§ **GOAL**: Starting with the line that contains "The Blender code" and stopping after the line that contains "opened, from_root, pleat])", output every line exactly as it stands.

§ **ENTRIES PROVIDED**:
▼▼▼

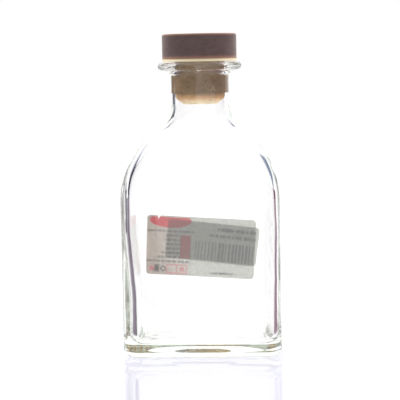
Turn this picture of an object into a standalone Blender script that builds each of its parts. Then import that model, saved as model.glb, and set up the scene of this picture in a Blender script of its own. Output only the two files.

▲▲▲
▼▼▼

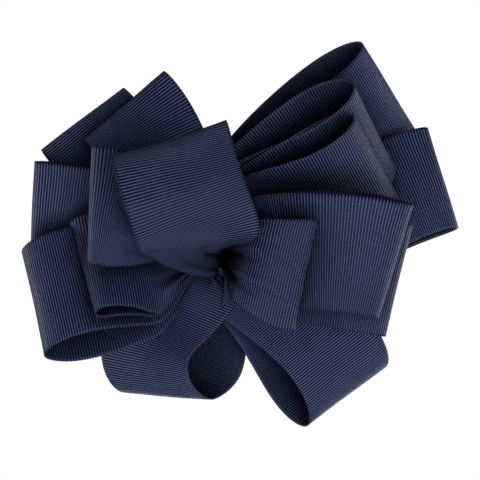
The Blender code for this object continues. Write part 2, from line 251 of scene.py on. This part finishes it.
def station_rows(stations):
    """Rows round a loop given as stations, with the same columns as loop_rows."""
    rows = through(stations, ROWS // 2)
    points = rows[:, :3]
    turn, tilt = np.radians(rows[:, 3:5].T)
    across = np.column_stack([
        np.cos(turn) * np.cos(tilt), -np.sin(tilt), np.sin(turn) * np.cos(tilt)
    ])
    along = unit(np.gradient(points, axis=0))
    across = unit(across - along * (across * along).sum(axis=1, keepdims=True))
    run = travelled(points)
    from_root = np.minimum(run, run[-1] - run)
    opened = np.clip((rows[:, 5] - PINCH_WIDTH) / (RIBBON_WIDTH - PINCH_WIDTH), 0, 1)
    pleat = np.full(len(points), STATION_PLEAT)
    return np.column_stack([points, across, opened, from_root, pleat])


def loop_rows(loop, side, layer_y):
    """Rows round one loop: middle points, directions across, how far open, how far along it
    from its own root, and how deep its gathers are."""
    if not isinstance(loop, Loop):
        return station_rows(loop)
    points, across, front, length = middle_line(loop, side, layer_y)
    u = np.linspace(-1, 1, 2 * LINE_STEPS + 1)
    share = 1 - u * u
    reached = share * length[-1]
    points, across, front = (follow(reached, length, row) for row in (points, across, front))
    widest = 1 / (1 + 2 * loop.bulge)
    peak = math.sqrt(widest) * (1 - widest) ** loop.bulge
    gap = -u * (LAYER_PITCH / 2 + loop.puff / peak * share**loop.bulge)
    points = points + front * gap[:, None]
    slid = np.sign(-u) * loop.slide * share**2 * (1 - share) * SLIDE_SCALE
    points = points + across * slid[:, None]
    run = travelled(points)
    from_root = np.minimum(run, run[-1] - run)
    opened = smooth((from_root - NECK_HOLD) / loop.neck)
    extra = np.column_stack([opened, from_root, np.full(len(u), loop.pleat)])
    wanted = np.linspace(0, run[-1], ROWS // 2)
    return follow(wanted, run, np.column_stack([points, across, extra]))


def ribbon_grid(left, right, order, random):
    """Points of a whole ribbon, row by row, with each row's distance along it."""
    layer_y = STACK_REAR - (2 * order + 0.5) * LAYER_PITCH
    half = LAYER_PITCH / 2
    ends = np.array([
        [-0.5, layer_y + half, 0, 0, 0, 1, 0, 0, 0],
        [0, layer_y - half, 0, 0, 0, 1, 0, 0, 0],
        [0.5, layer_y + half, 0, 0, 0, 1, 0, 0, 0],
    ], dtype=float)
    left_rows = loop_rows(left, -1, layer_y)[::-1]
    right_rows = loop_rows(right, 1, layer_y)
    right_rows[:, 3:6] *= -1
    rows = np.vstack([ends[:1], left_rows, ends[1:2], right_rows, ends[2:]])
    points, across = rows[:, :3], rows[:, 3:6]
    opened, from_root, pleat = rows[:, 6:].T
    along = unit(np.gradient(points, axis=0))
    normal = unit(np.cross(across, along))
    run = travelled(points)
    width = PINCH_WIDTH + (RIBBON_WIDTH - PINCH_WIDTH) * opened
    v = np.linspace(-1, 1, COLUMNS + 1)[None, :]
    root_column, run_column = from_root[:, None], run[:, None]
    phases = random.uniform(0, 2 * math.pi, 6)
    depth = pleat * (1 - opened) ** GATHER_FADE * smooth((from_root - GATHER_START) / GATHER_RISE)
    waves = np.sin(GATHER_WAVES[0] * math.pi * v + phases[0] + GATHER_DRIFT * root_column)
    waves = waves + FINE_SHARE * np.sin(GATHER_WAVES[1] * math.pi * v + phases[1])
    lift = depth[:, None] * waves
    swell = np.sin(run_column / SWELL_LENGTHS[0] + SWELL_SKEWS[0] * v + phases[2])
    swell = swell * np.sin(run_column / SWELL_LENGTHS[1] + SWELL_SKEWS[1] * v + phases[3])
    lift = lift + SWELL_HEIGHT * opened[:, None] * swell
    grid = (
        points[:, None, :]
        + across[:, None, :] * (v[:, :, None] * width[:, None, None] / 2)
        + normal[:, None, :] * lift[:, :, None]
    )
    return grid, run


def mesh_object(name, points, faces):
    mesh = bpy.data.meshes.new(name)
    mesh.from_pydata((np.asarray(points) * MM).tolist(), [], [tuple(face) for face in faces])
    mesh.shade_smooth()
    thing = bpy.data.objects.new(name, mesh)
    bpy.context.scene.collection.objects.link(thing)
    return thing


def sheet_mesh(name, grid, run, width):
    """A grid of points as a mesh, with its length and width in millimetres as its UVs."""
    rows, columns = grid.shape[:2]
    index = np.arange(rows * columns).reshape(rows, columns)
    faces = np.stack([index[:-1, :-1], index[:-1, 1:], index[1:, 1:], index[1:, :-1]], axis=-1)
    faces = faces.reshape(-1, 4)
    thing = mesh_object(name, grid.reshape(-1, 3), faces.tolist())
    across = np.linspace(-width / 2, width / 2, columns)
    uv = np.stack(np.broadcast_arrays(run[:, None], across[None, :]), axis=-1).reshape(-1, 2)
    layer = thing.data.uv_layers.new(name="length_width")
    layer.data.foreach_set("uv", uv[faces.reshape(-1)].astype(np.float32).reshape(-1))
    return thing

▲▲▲
▼▼▼

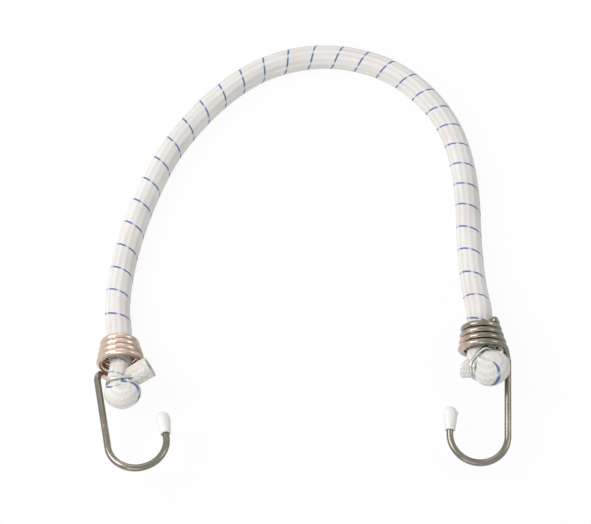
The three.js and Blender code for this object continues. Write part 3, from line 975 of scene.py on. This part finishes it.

▲▲▲

§ **THE RESPONSE**:
The Blender code for this object continues. Write part 2, from line 251 of scene.py on. This part finishes it.
def station_rows(stations):
    """Rows round a loop given as stations, with the same columns as loop_rows."""
    rows = through(stations, ROWS // 2)
    points = rows[:, :3]
    turn, tilt = np.radians(rows[:, 3:5].T)
    across = np.column_stack([
        np.cos(turn) * np.cos(tilt), -np.sin(tilt), np.sin(turn) * np.cos(tilt)
    ])
    along = unit(np.gradient(points, axis=0))
    across = unit(across - along * (across * along).sum(axis=1, keepdims=True))
    run = travelled(points)
    from_root = np.minimum(run, run[-1] - run)
    opened = np.clip((rows[:, 5] - PINCH_WIDTH) / (RIBBON_WIDTH - PINCH_WIDTH), 0, 1)
    pleat = np.full(len(points), STATION_PLEAT)
    return np.column_stack([points, across, opened, from_root, pleat])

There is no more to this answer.